» PROBLEM DETAILS
Output the data below in full, byte for byte. Nothing may differ.

» MATERIAL

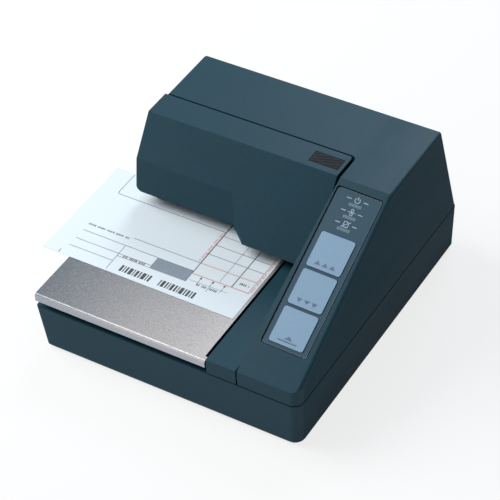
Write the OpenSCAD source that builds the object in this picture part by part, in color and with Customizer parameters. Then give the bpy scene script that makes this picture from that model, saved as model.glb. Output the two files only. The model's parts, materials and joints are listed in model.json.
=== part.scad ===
// Flat-bed slip printer: an overhanging print head housing above a metal slip table.
// Millimetres, +Z up, +Y to the back. The case is modelled about its own middle and then
// moved sideways, so that the whole part, slip included, stands centred on the origin. Heights are
// measured from a level that lies base_drop above the counter.

/* [Case] */
// Width of the case
body_w = 180; // [176:1:184]
// Depth of the case
body_d = 196.5; // [194:0.5:199]
// Height to the top of the housing
body_h = 101; // [99:0.5:103]
// Height of the joint between lower and upper case
seam_z = 28.4; // [27:0.1:29]
// Wall thickness of the mouldings
wall = 2.4; // [2:0.1:2.6]
// Height of the rubber feet below the case
foot_h = 1; // [0.8:0.1:1.4]

/* [Slip table] */
// Height of the top of the slip table
table_z = 37.6; // [37.4:0.1:37.8]
// Thickness of the table's sheet metal
table_t = 1; // [0.8:0.1:1.1]
// Length by which the slip hangs over the left side
slip_overhang = 19.4; // [10:0.2:24]
// Thickness of the slip
slip_t = 0.15; // [0.1:0.05:0.15]

/* [Housing] */
// Height of the underside of the print head housing
throat_z = 46; // [46:0.2:46.6]
// Height of the front edge of the control slope
slope_front_z = 39.8; // [39:0.2:41]
// Where the control slope meets the flat top
slope_top_y = 14.5; // [13:0.5:16]
// Where the flat top meets the sloping back
rear_top_y = 77.6; // [75:0.2:79]
// Leftmost edge of the flat top
top_left_x = -75; // [-76:0.5:-74]
// Outward lean of the side walls, per millimetre of drop
draft = 0.1; // [0.08:0.01:0.11]

/* [Ribbon cover] */
// Front edge of the cover's flat top
cover_break_y = 15; // [14:0.5:15]
// Front edge of the cover's low nose
cover_nose_y = -11; // [-12:0.5:-10]
// Front of the cover's upright left part
cover_left_y = 1.5; // [1:0.1:1.6]

/* [Control panel] */
// Width and height of one key
key_size = 22.3; // [21:0.1:22.6]
// Distance from one key to the next
key_pitch = 24.25; // [24:0.05:24.5]
// How far a key travels
key_travel = 1.2; // [0.8:0.1:1.4]

/* [Hidden] */
$fn = 48;
eps = 0.01;

// case
half_w = body_w / 2;
half_d = body_d / 2;
origin_x = slip_overhang / 2;
base_drop = 4.2;
case_bottom = foot_h - base_drop;
floor_under = 1.5;
floor_z = floor_under + wall;
skirt_t = 5;
seam_gap = 0.8;
upper_z = seam_z + seam_gap;
corner_r = 6.6;
back_corner_r = 1.6;
left_corner_r = 2;
edge_r = 2.2;
lower_left_lean = 4;
lower_back_lean = 2.4;
lower_front_lean = 0.6;
lower_edge_r = 1.5;
rear_lean = (half_d - rear_top_y) / (body_h - seam_z);
screw_spots = [[80, -84], [80, 78], [38, 76], [57, -62]];
screw_r = 1.5;
foot_spots = [for (x = [-70, 66]) for (y = [-82, 80]) [x, y]];
foot_r = 7;

// table and throat
plate_right = 26.5;
lip_right = 28.2;
lip_bottom = 32.5;
bend_r = 2;
guide_left = 29.3;
guide_right = 49;
guide_top = 39.6;
guide_back = 4;
column_left = 28.4;
control_left = 50;
control_top_left = 56;
control_lean = (control_top_left - control_left) / (body_h - slope_front_z);
housing_front = 35;
side_wall_top = table_z - table_t - 0.2;
rim_step = 0.3;
rim_in = wall + 0.4;

// print mechanism
print_y = 9;
feed_y = 19;
feed_r = 7.5;
feed_z = table_z - 0.15 - feed_r;
roller_spots = [-60, -20, 15];
press_r = 3;
press_z = table_z + 0.05 + slip_t + 0.1 + press_r;
press_pivot = [28, 48.7];
arm_spots = [-67.5, -40.5, -3, 24.5];
frame_left = -73.4;
frame_left_t = 1.5;
frame_right = 31;
frame_right_t = 2;
head_x = 18;
head_half = 9.5;
shaft_front = [22, 57];
shaft_front_r = 3;
shaft_rear = [40, 57];
shaft_rear_r = 2;
belt_y = 50;
belt_z = 57;
pulley_r = 6;
belt_gap = 0.1;
belt_t = 1.2;
drive_x = 48;
idler_x = -64;
cassette_z = 69.5;
cassette_h = 15;
cassette_left = -71.6;
ribbon_front = 8.7;
ribbon_back = 14;
knob_spot = [12, 17.8];
stop_y = 24;
stop_x = -40;

// gears: module 0.5, feed gear and motor pinion
gear_module = 0.5;
gear_teeth = 40;
pinion_teeth = 12;
gear_gap = 0.05;
gear_angle = 75;
gear_distance = gear_module * (gear_teeth + pinion_teeth) / 2 + gear_gap;
pinion_y = feed_y - gear_distance * cos(gear_angle);
pinion_z = feed_z - gear_distance * sin(gear_angle);
motor_r = 11;

// cover and its hinge
cover_gap = 1;
cover_left_x = top_left_x - 1;
cover_right_x = control_top_left - 2.2;
cover_back_y = housing_front - cover_gap;
cover_step_x = -11.5;
cover_step_slope = 0.94;
cover_corner_r = 4;
back_fillet_r = 2.2;
hinge_y = 22;
hinge_z = 96.5;
hinge_r = 1.2;
running = 0.05;
ear_spots = [-70.2, 41.3];
ear_w = 2.4;
pad_front_y = 19.3;
pad_back_y = 29;
pad_left_x = 32;
pad_right_x = 51.5;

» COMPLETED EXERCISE
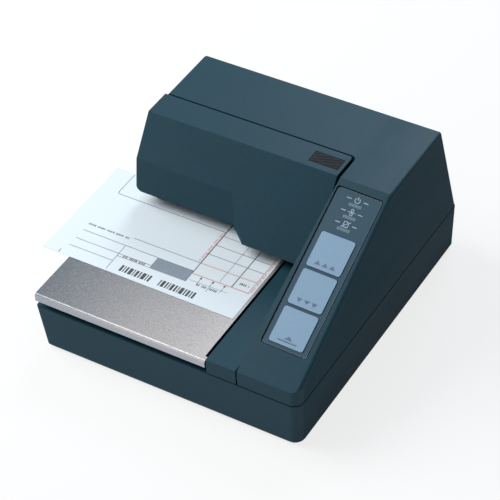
Write the OpenSCAD source that builds the object in this picture part by part, in color and with Customizer parameters. Then give the bpy scene script that makes this picture from that model, saved as model.glb. Output the two files only. The model's parts, materials and joints are listed in model.json.
=== part.scad ===
// Flat-bed slip printer: an overhanging print head housing above a metal slip table.
// Millimetres, +Z up, +Y to the back. The case is modelled about its own middle and then
// moved sideways, so that the whole part, slip included, stands centred on the origin. Heights are
// measured from a level that lies base_drop above the counter.

/* [Case] */
// Width of the case
body_w = 180; // [176:1:184]
// Depth of the case
body_d = 196.5; // [194:0.5:199]
// Height to the top of the housing
body_h = 101; // [99:0.5:103]
// Height of the joint between lower and upper case
seam_z = 28.4; // [27:0.1:29]
// Wall thickness of the mouldings
wall = 2.4; // [2:0.1:2.6]
// Height of the rubber feet below the case
foot_h = 1; // [0.8:0.1:1.4]

/* [Slip table] */
// Height of the top of the slip table
table_z = 37.6; // [37.4:0.1:37.8]
// Thickness of the table's sheet metal
table_t = 1; // [0.8:0.1:1.1]
// Length by which the slip hangs over the left side
slip_overhang = 19.4; // [10:0.2:24]
// Thickness of the slip
slip_t = 0.15; // [0.1:0.05:0.15]

/* [Housing] */
// Height of the underside of the print head housing
throat_z = 46; // [46:0.2:46.6]
// Height of the front edge of the control slope
slope_front_z = 39.8; // [39:0.2:41]
// Where the control slope meets the flat top
slope_top_y = 14.5; // [13:0.5:16]
// Where the flat top meets the sloping back
rear_top_y = 77.6; // [75:0.2:79]
// Leftmost edge of the flat top
top_left_x = -75; // [-76:0.5:-74]
// Outward lean of the side walls, per millimetre of drop
draft = 0.1; // [0.08:0.01:0.11]

/* [Ribbon cover] */
// Front edge of the cover's flat top
cover_break_y = 15; // [14:0.5:15]
// Front edge of the cover's low nose
cover_nose_y = -11; // [-12:0.5:-10]
// Front of the cover's upright left part
cover_left_y = 1.5; // [1:0.1:1.6]

/* [Control panel] */
// Width and height of one key
key_size = 22.3; // [21:0.1:22.6]
// Distance from one key to the next
key_pitch = 24.25; // [24:0.05:24.5]
// How far a key travels
key_travel = 1.2; // [0.8:0.1:1.4]

/* [Hidden] */
$fn = 48;
eps = 0.01;

// case
half_w = body_w / 2;
half_d = body_d / 2;
origin_x = slip_overhang / 2;
base_drop = 4.2;
case_bottom = foot_h - base_drop;
floor_under = 1.5;
floor_z = floor_under + wall;
skirt_t = 5;
seam_gap = 0.8;
upper_z = seam_z + seam_gap;
corner_r = 6.6;
back_corner_r = 1.6;
left_corner_r = 2;
edge_r = 2.2;
lower_left_lean = 4;
lower_back_lean = 2.4;
lower_front_lean = 0.6;
lower_edge_r = 1.5;
rear_lean = (half_d - rear_top_y) / (body_h - seam_z);
screw_spots = [[80, -84], [80, 78], [38, 76], [57, -62]];
screw_r = 1.5;
foot_spots = [for (x = [-70, 66]) for (y = [-82, 80]) [x, y]];
foot_r = 7;

// table and throat
plate_right = 26.5;
lip_right = 28.2;
lip_bottom = 32.5;
bend_r = 2;
guide_left = 29.3;
guide_right = 49;
guide_top = 39.6;
guide_back = 4;
column_left = 28.4;
control_left = 50;
control_top_left = 56;
control_lean = (control_top_left - control_left) / (body_h - slope_front_z);
housing_front = 35;
side_wall_top = table_z - table_t - 0.2;
rim_step = 0.3;
rim_in = wall + 0.4;

// print mechanism
print_y = 9;
feed_y = 19;
feed_r = 7.5;
feed_z = table_z - 0.15 - feed_r;
roller_spots = [-60, -20, 15];
press_r = 3;
press_z = table_z + 0.05 + slip_t + 0.1 + press_r;
press_pivot = [28, 48.7];
arm_spots = [-67.5, -40.5, -3, 24.5];
frame_left = -73.4;
frame_left_t = 1.5;
frame_right = 31;
frame_right_t = 2;
head_x = 18;
head_half = 9.5;
shaft_front = [22, 57];
shaft_front_r = 3;
shaft_rear = [40, 57];
shaft_rear_r = 2;
belt_y = 50;
belt_z = 57;
pulley_r = 6;
belt_gap = 0.1;
belt_t = 1.2;
drive_x = 48;
idler_x = -64;
cassette_z = 69.5;
cassette_h = 15;
cassette_left = -71.6;
ribbon_front = 8.7;
ribbon_back = 14;
knob_spot = [12, 17.8];
stop_y = 24;
stop_x = -40;

// gears: module 0.5, feed gear and motor pinion
gear_module = 0.5;
gear_teeth = 40;
pinion_teeth = 12;
gear_gap = 0.05;
gear_angle = 75;
gear_distance = gear_module * (gear_teeth + pinion_teeth) / 2 + gear_gap;
pinion_y = feed_y - gear_distance * cos(gear_angle);
pinion_z = feed_z - gear_distance * sin(gear_angle);
motor_r = 11;

// cover and its hinge
cover_gap = 1;
cover_left_x = top_left_x - 1;
cover_right_x = control_top_left - 2.2;
cover_back_y = housing_front - cover_gap;
cover_step_x = -11.5;
cover_step_slope = 0.94;
cover_corner_r = 4;
back_fillet_r = 2.2;
hinge_y = 22;
hinge_z = 96.5;
hinge_r = 1.2;
running = 0.05;
ear_spots = [-70.2, 41.3];
ear_w = 2.4;
pad_front_y = 19.3;
pad_back_y = 29;
pad_left_x = 32;
pad_right_x = 51.5;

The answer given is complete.